Please repeat all of the lines that follow, exactly as written.

━━━━━ DATA PROVIDED

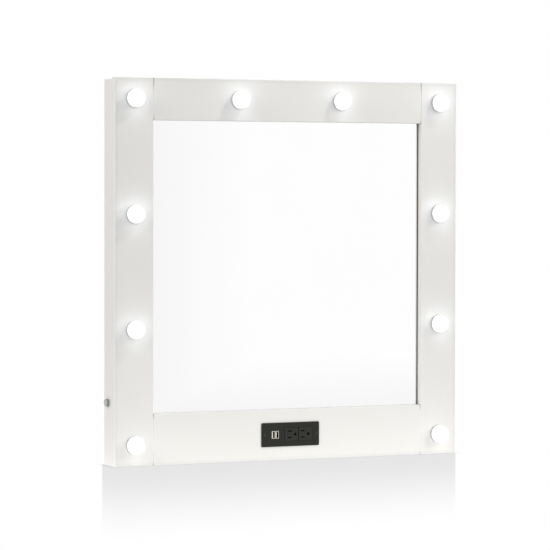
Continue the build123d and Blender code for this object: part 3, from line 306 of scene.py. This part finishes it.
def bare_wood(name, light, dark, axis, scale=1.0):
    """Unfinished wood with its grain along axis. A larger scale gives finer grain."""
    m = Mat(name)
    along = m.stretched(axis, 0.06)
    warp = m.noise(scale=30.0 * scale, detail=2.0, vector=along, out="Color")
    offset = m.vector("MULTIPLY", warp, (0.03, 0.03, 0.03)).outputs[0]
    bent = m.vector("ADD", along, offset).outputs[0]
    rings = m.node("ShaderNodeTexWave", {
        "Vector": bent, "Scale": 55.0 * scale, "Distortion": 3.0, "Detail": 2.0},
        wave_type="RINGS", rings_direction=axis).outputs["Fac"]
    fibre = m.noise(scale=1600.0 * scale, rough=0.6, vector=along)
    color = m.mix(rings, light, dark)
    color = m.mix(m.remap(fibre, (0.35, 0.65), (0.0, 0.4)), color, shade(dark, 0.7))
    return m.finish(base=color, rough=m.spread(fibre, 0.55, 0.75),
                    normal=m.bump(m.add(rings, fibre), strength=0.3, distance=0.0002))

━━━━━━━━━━

▶ [TASK RESULT]
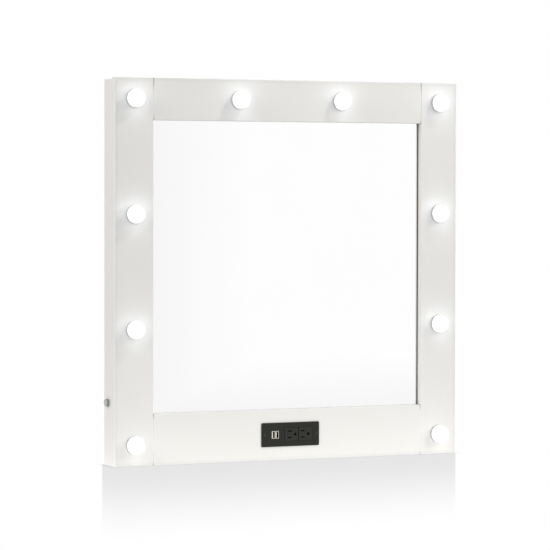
Continue the build123d and Blender code for this object: part 3, from line 306 of scene.py. This part finishes it.
def bare_wood(name, light, dark, axis, scale=1.0):
    """Unfinished wood with its grain along axis. A larger scale gives finer grain."""
    m = Mat(name)
    along = m.stretched(axis, 0.06)
    warp = m.noise(scale=30.0 * scale, detail=2.0, vector=along, out="Color")
    offset = m.vector("MULTIPLY", warp, (0.03, 0.03, 0.03)).outputs[0]
    bent = m.vector("ADD", along, offset).outputs[0]
    rings = m.node("ShaderNodeTexWave", {
        "Vector": bent, "Scale": 55.0 * scale, "Distortion": 3.0, "Detail": 2.0},
        wave_type="RINGS", rings_direction=axis).outputs["Fac"]
    fibre = m.noise(scale=1600.0 * scale, rough=0.6, vector=along)
    color = m.mix(rings, light, dark)
    color = m.mix(m.remap(fibre, (0.35, 0.65), (0.0, 0.4)), color, shade(dark, 0.7))
    return m.finish(base=color, rough=m.spread(fibre, 0.55, 0.75),
                    normal=m.bump(m.add(rings, fibre), strength=0.3, distance=0.0002))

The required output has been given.